Jamie Dimon, chief executive of J.P. Morgan Chase. (Bloomberg News )

J.P. Morgan Chase’s chief executive, Jamie Dimon, paints a rather dramatic portrait of a fundamentally changed Wall Street. “Certain products are gone forever,” Dimon tells Sherman. “Fancy derivatives are mostly gone. Prop trading is gone. There’s less leverage everywhere.” The story goes on to attribute this sea change to the Dodd-Frank Wall Street reform act, which Sherman argues has “taken a pickax to the Wall Street business model.”

But Dimon’s words, at least, overstate reality: Although J.P. Morgan Chase and Citibank have spun off their arms for proprietary trading — speculative bets that firms make for their own benefit, rather than their clients’ — many others are still pressing federal regulators to reconsider the ban, potentially adding exceptions to those already in the Volcker rule, the part of the act designed to prohibit proprietary trading. MF Global’s meltdown last year made it clear that there are still risky, complex derivatives that escaped the scrutiny of Dodd-Frank. Although banks are better capitalized and less leveraged than they were before the crisis, they’ve done so independent of the Federal Reserve’s new capital requirements, which were announced just in December. What’s more, having better capitalized banks has also been a firewall to protect the U.S. financial system from the turbulence that has racked Europe, whose debt crisis roiled the global financial system.

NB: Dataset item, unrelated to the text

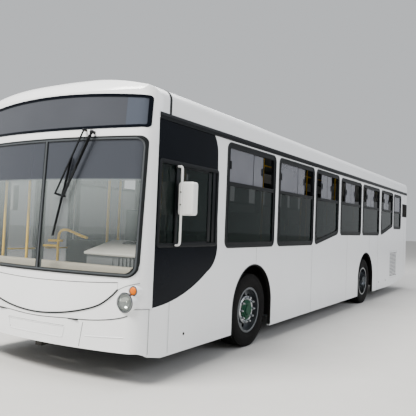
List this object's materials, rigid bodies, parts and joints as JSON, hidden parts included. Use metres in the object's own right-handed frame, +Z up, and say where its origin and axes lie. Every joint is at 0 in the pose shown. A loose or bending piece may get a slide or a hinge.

But Europe only gets a single, passing mention in the story. “No doubt the economy itself — the crisis in Europe, the effects of the tsunami in Japan, America’s sputtering recovery — has played a large part in the financial industry’s struggles. But even the most stubborn economies improve eventually. The bigger issues are structural,” Sherman writes. This is indisputably true. But Europe’s troubles are still casting a big cloud over financial firms in the United States and elsewhere: They were at the heart of the MF Global bankruptcy, for example. And it’s impossible to evaluate the current, post-crisis health of Wall Street independent of such looming realities.

In fact, most of the rules surrounding Dodd-Frank haven’t even been written, much less gone into effect. Sherman writes that the “act won’t be completely in effect till the ­Volcker Rule kicks in this July,” with more minor elements being phased in later on. But there’s still enormous uncertainty as to the fate of the Volcker rule, which has been delayed significantly due to mounting concerns about its impact, with some skeptical that it will survive. And regulators are even farther behind when it comes to the new rules for derivative trading.

Sherman argues that banks have preemptively made these changes in anticipation of the regulations going into effect, and there’s evidence to support that view. But given the uncertainty surrounding some of the biggest changes under Dodd-Frank, it also might be a bit early to tell how fundamental and lasting these changes on Wall Street will be.